__The problem__.
Each entry must appear again exactly as it does in the source.

__JSON records of objects__.
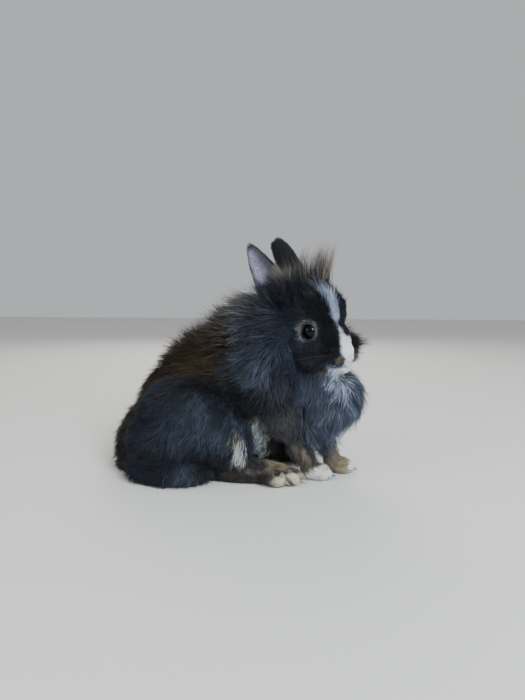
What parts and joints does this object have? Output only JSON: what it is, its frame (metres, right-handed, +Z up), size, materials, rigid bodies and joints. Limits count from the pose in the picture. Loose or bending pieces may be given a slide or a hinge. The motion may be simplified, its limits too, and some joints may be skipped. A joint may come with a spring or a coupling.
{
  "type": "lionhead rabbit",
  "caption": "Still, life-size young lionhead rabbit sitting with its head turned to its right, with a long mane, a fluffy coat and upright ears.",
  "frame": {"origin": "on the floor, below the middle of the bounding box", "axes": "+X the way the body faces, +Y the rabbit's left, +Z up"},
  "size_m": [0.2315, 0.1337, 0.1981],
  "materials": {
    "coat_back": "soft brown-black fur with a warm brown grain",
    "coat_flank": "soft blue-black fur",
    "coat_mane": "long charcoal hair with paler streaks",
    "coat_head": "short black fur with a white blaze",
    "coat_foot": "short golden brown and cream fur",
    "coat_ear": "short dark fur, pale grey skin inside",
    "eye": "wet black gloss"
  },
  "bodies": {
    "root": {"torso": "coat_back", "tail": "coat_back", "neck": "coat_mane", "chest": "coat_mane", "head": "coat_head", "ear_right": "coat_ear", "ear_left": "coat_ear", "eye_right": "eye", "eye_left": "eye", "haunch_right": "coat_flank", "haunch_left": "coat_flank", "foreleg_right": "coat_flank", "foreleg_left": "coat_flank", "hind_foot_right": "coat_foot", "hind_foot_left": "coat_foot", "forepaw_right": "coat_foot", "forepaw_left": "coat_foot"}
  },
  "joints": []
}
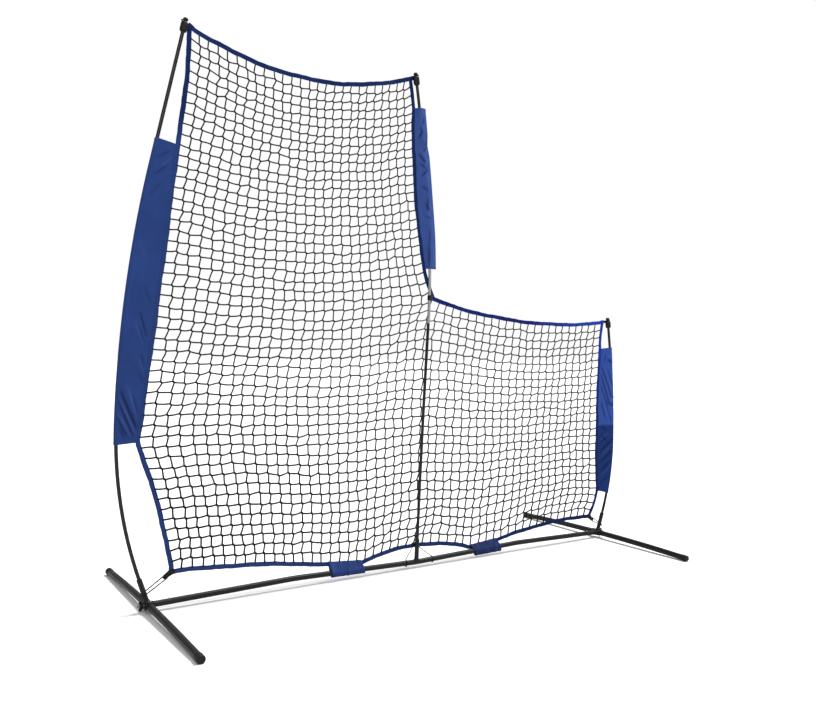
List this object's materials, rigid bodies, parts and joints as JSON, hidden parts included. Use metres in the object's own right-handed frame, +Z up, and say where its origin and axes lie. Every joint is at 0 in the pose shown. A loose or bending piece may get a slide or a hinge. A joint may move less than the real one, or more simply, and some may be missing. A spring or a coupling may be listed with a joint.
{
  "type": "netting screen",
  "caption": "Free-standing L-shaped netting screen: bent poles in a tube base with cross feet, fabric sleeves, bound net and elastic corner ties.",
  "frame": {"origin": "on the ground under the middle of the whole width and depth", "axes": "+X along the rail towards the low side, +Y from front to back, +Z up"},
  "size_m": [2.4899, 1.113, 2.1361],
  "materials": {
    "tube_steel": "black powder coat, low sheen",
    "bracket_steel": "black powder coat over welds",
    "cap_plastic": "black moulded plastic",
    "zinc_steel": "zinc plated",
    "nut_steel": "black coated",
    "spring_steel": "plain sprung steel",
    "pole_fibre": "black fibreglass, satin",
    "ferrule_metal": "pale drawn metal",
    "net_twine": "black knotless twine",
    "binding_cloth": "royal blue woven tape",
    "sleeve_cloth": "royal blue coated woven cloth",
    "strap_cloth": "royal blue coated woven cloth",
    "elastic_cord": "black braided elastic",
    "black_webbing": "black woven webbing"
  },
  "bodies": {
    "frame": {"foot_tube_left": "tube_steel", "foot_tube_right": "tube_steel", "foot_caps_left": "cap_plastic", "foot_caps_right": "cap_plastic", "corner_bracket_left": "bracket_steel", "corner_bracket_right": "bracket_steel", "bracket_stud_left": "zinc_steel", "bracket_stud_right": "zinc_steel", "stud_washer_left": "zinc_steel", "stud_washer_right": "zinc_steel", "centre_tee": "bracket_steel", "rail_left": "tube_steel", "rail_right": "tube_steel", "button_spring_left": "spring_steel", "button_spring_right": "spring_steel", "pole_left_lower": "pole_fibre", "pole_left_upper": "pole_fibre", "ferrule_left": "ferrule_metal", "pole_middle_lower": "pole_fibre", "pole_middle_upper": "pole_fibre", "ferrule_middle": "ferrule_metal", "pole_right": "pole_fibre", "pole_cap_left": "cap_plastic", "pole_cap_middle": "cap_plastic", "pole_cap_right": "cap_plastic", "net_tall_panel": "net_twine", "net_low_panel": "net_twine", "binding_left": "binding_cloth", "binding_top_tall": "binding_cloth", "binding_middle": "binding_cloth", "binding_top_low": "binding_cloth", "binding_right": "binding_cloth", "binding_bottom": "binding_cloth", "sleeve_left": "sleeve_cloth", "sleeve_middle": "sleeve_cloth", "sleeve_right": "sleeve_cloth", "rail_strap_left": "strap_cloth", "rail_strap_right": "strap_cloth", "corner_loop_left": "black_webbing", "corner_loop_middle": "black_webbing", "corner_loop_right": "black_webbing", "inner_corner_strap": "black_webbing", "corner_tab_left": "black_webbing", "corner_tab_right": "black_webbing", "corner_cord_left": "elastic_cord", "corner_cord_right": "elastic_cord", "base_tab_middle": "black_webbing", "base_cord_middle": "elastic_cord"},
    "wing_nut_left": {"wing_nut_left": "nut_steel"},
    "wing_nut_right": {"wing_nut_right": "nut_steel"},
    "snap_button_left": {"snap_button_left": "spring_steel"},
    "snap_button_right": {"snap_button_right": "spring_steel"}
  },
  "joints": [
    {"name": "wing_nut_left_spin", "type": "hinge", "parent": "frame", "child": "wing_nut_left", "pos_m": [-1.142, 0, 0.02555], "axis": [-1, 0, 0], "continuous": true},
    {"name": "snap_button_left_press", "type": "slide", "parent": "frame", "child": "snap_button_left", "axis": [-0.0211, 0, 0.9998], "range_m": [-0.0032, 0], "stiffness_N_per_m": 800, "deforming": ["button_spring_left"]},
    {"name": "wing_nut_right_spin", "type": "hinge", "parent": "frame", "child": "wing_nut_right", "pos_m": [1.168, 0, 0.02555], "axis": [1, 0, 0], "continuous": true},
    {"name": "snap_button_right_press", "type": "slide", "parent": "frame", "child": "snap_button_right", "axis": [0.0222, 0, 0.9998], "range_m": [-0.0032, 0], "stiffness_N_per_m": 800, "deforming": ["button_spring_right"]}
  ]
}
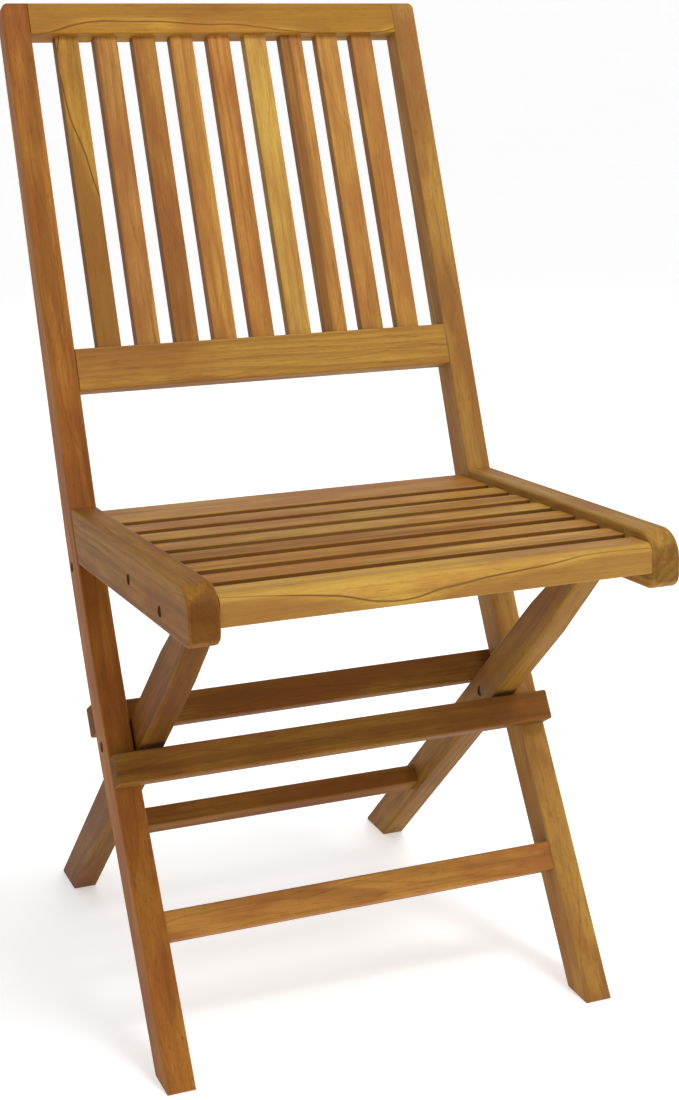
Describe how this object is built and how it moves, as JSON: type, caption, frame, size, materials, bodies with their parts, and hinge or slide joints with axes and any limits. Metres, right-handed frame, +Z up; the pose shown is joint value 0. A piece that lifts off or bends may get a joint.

__Reply__.
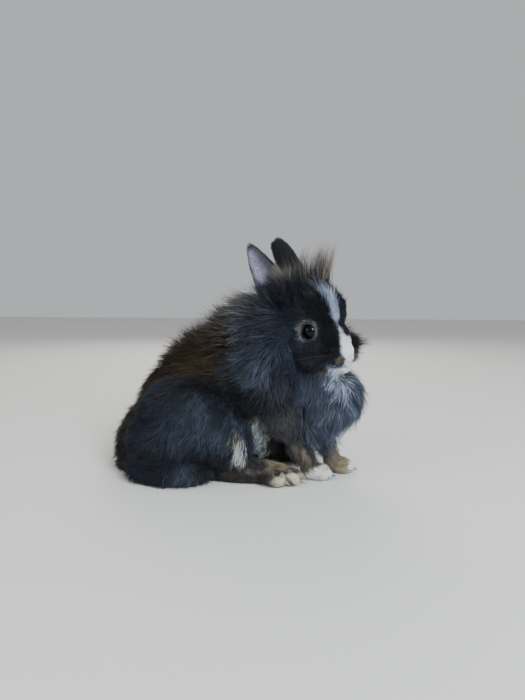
What parts and joints does this object have? Output only JSON: what it is, its frame (metres, right-handed, +Z up), size, materials, rigid bodies and joints. Limits count from the pose in the picture. Loose or bending pieces may be given a slide or a hinge. The motion may be simplified, its limits too, and some joints may be skipped. A joint may come with a spring or a coupling.
{
  "type": "lionhead rabbit",
  "caption": "Still, life-size young lionhead rabbit sitting with its head turned to its right, with a long mane, a fluffy coat and upright ears.",
  "frame": {"origin": "on the floor, below the middle of the bounding box", "axes": "+X the way the body faces, +Y the rabbit's left, +Z up"},
  "size_m": [0.2315, 0.1337, 0.1981],
  "materials": {
    "coat_back": "soft brown-black fur with a warm brown grain",
    "coat_flank": "soft blue-black fur",
    "coat_mane": "long charcoal hair with paler streaks",
    "coat_head": "short black fur with a white blaze",
    "coat_foot": "short golden brown and cream fur",
    "coat_ear": "short dark fur, pale grey skin inside",
    "eye": "wet black gloss"
  },
  "bodies": {
    "root": {"torso": "coat_back", "tail": "coat_back", "neck": "coat_mane", "chest": "coat_mane", "head": "coat_head", "ear_right": "coat_ear", "ear_left": "coat_ear", "eye_right": "eye", "eye_left": "eye", "haunch_right": "coat_flank", "haunch_left": "coat_flank", "foreleg_right": "coat_flank", "foreleg_left": "coat_flank", "hind_foot_right": "coat_foot", "hind_foot_left": "coat_foot", "forepaw_right": "coat_foot", "forepaw_left": "coat_foot"}
  },
  "joints": []
}
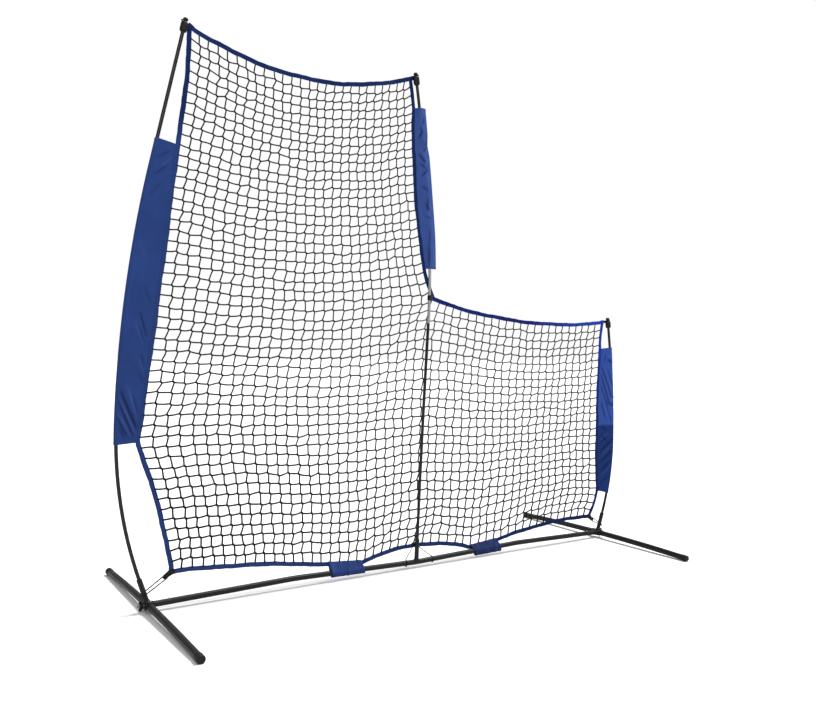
List this object's materials, rigid bodies, parts and joints as JSON, hidden parts included. Use metres in the object's own right-handed frame, +Z up, and say where its origin and axes lie. Every joint is at 0 in the pose shown. A loose or bending piece may get a slide or a hinge. A joint may move less than the real one, or more simply, and some may be missing. A spring or a coupling may be listed with a joint.
{
  "type": "netting screen",
  "caption": "Free-standing L-shaped netting screen: bent poles in a tube base with cross feet, fabric sleeves, bound net and elastic corner ties.",
  "frame": {"origin": "on the ground under the middle of the whole width and depth", "axes": "+X along the rail towards the low side, +Y from front to back, +Z up"},
  "size_m": [2.4899, 1.113, 2.1361],
  "materials": {
    "tube_steel": "black powder coat, low sheen",
    "bracket_steel": "black powder coat over welds",
    "cap_plastic": "black moulded plastic",
    "zinc_steel": "zinc plated",
    "nut_steel": "black coated",
    "spring_steel": "plain sprung steel",
    "pole_fibre": "black fibreglass, satin",
    "ferrule_metal": "pale drawn metal",
    "net_twine": "black knotless twine",
    "binding_cloth": "royal blue woven tape",
    "sleeve_cloth": "royal blue coated woven cloth",
    "strap_cloth": "royal blue coated woven cloth",
    "elastic_cord": "black braided elastic",
    "black_webbing": "black woven webbing"
  },
  "bodies": {
    "frame": {"foot_tube_left": "tube_steel", "foot_tube_right": "tube_steel", "foot_caps_left": "cap_plastic", "foot_caps_right": "cap_plastic", "corner_bracket_left": "bracket_steel", "corner_bracket_right": "bracket_steel", "bracket_stud_left": "zinc_steel", "bracket_stud_right": "zinc_steel", "stud_washer_left": "zinc_steel", "stud_washer_right": "zinc_steel", "centre_tee": "bracket_steel", "rail_left": "tube_steel", "rail_right": "tube_steel", "button_spring_left": "spring_steel", "button_spring_right": "spring_steel", "pole_left_lower": "pole_fibre", "pole_left_upper": "pole_fibre", "ferrule_left": "ferrule_metal", "pole_middle_lower": "pole_fibre", "pole_middle_upper": "pole_fibre", "ferrule_middle": "ferrule_metal", "pole_right": "pole_fibre", "pole_cap_left": "cap_plastic", "pole_cap_middle": "cap_plastic", "pole_cap_right": "cap_plastic", "net_tall_panel": "net_twine", "net_low_panel": "net_twine", "binding_left": "binding_cloth", "binding_top_tall": "binding_cloth", "binding_middle": "binding_cloth", "binding_top_low": "binding_cloth", "binding_right": "binding_cloth", "binding_bottom": "binding_cloth", "sleeve_left": "sleeve_cloth", "sleeve_middle": "sleeve_cloth", "sleeve_right": "sleeve_cloth", "rail_strap_left": "strap_cloth", "rail_strap_right": "strap_cloth", "corner_loop_left": "black_webbing", "corner_loop_middle": "black_webbing", "corner_loop_right": "black_webbing", "inner_corner_strap": "black_webbing", "corner_tab_left": "black_webbing", "corner_tab_right": "black_webbing", "corner_cord_left": "elastic_cord", "corner_cord_right": "elastic_cord", "base_tab_middle": "black_webbing", "base_cord_middle": "elastic_cord"},
    "wing_nut_left": {"wing_nut_left": "nut_steel"},
    "wing_nut_right": {"wing_nut_right": "nut_steel"},
    "snap_button_left": {"snap_button_left": "spring_steel"},
    "snap_button_right": {"snap_button_right": "spring_steel"}
  },
  "joints": [
    {"name": "wing_nut_left_spin", "type": "hinge", "parent": "frame", "child": "wing_nut_left", "pos_m": [-1.142, 0, 0.02555], "axis": [-1, 0, 0], "continuous": true},
    {"name": "snap_button_left_press", "type": "slide", "parent": "frame", "child": "snap_button_left", "axis": [-0.0211, 0, 0.9998], "range_m": [-0.0032, 0], "stiffness_N_per_m": 800, "deforming": ["button_spring_left"]},
    {"name": "wing_nut_right_spin", "type": "hinge", "parent": "frame", "child": "wing_nut_right", "pos_m": [1.168, 0, 0.02555], "axis": [1, 0, 0], "continuous": true},
    {"name": "snap_button_right_press", "type": "slide", "parent": "frame", "child": "snap_button_right", "axis": [0.0222, 0, 0.9998], "range_m": [-0.0032, 0], "stiffness_N_per_m": 800, "deforming": ["button_spring_right"]}
  ]
}
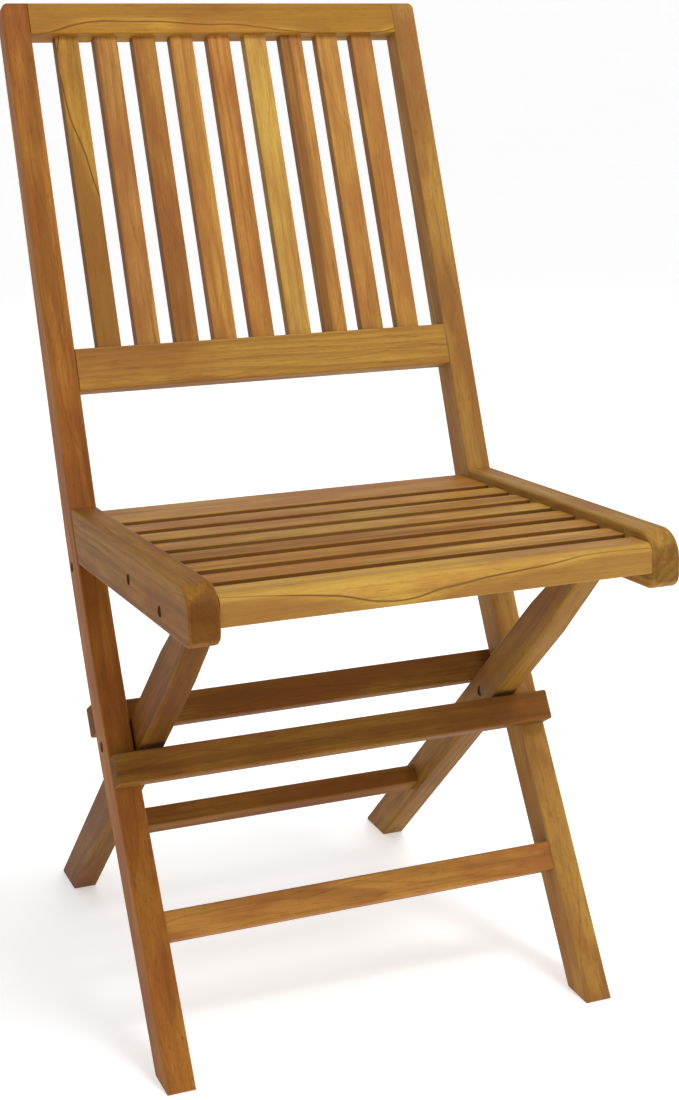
Describe how this object is built and how it moves, as JSON: type, caption, frame, size, materials, bodies with their parts, and hinge or slide joints with axes and any limits. Metres, right-handed frame, +Z up; the pose shown is joint value 0. A piece that lifts off or bends may get a joint.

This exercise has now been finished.